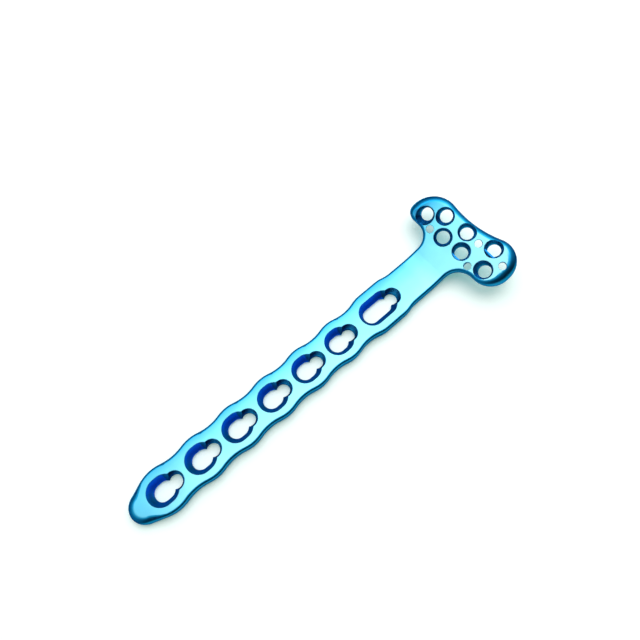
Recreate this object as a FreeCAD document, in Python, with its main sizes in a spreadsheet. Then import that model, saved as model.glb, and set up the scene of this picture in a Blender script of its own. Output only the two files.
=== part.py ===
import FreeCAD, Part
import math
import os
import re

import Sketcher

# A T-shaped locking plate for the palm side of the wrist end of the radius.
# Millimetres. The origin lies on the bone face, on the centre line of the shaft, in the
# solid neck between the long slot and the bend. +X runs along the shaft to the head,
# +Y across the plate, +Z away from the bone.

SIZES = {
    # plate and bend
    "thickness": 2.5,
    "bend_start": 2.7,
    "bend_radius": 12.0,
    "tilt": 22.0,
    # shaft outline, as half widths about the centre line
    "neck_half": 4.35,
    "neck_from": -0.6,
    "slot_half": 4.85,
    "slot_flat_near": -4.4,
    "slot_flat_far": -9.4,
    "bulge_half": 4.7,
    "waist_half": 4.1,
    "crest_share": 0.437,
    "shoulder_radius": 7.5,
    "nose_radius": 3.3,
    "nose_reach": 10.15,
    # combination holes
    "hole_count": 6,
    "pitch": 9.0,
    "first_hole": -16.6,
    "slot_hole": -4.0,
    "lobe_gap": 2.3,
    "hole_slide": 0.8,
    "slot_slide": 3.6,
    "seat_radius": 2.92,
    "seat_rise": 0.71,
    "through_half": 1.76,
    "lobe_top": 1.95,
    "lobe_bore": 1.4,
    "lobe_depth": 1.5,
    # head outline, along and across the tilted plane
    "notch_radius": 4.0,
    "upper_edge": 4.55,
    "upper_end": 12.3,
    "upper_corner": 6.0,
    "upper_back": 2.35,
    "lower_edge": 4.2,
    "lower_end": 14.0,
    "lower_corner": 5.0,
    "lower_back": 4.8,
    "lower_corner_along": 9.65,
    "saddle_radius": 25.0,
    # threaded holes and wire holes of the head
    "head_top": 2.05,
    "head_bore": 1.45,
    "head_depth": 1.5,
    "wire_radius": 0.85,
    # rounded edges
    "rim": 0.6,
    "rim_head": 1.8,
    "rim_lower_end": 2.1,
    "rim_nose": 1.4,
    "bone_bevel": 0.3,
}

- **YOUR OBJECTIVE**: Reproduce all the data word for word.

- **SOLUTION TO THIS PROBLEM**:
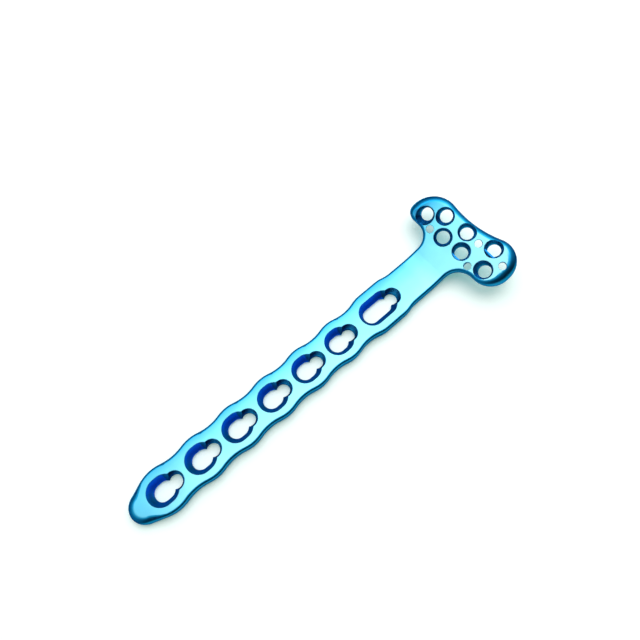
Recreate this object as a FreeCAD document, in Python, with its main sizes in a spreadsheet. Then import that model, saved as model.glb, and set up the scene of this picture in a Blender script of its own. Output only the two files.
=== part.py ===
import FreeCAD, Part
import math
import os
import re

import Sketcher

# A T-shaped locking plate for the palm side of the wrist end of the radius.
# Millimetres. The origin lies on the bone face, on the centre line of the shaft, in the
# solid neck between the long slot and the bend. +X runs along the shaft to the head,
# +Y across the plate, +Z away from the bone.

SIZES = {
    # plate and bend
    "thickness": 2.5,
    "bend_start": 2.7,
    "bend_radius": 12.0,
    "tilt": 22.0,
    # shaft outline, as half widths about the centre line
    "neck_half": 4.35,
    "neck_from": -0.6,
    "slot_half": 4.85,
    "slot_flat_near": -4.4,
    "slot_flat_far": -9.4,
    "bulge_half": 4.7,
    "waist_half": 4.1,
    "crest_share": 0.437,
    "shoulder_radius": 7.5,
    "nose_radius": 3.3,
    "nose_reach": 10.15,
    # combination holes
    "hole_count": 6,
    "pitch": 9.0,
    "first_hole": -16.6,
    "slot_hole": -4.0,
    "lobe_gap": 2.3,
    "hole_slide": 0.8,
    "slot_slide": 3.6,
    "seat_radius": 2.92,
    "seat_rise": 0.71,
    "through_half": 1.76,
    "lobe_top": 1.95,
    "lobe_bore": 1.4,
    "lobe_depth": 1.5,
    # head outline, along and across the tilted plane
    "notch_radius": 4.0,
    "upper_edge": 4.55,
    "upper_end": 12.3,
    "upper_corner": 6.0,
    "upper_back": 2.35,
    "lower_edge": 4.2,
    "lower_end": 14.0,
    "lower_corner": 5.0,
    "lower_back": 4.8,
    "lower_corner_along": 9.65,
    "saddle_radius": 25.0,
    # threaded holes and wire holes of the head
    "head_top": 2.05,
    "head_bore": 1.45,
    "head_depth": 1.5,
    "wire_radius": 0.85,
    # rounded edges
    "rim": 0.6,
    "rim_head": 1.8,
    "rim_lower_end": 2.1,
    "rim_nose": 1.4,
    "bone_bevel": 0.3,
}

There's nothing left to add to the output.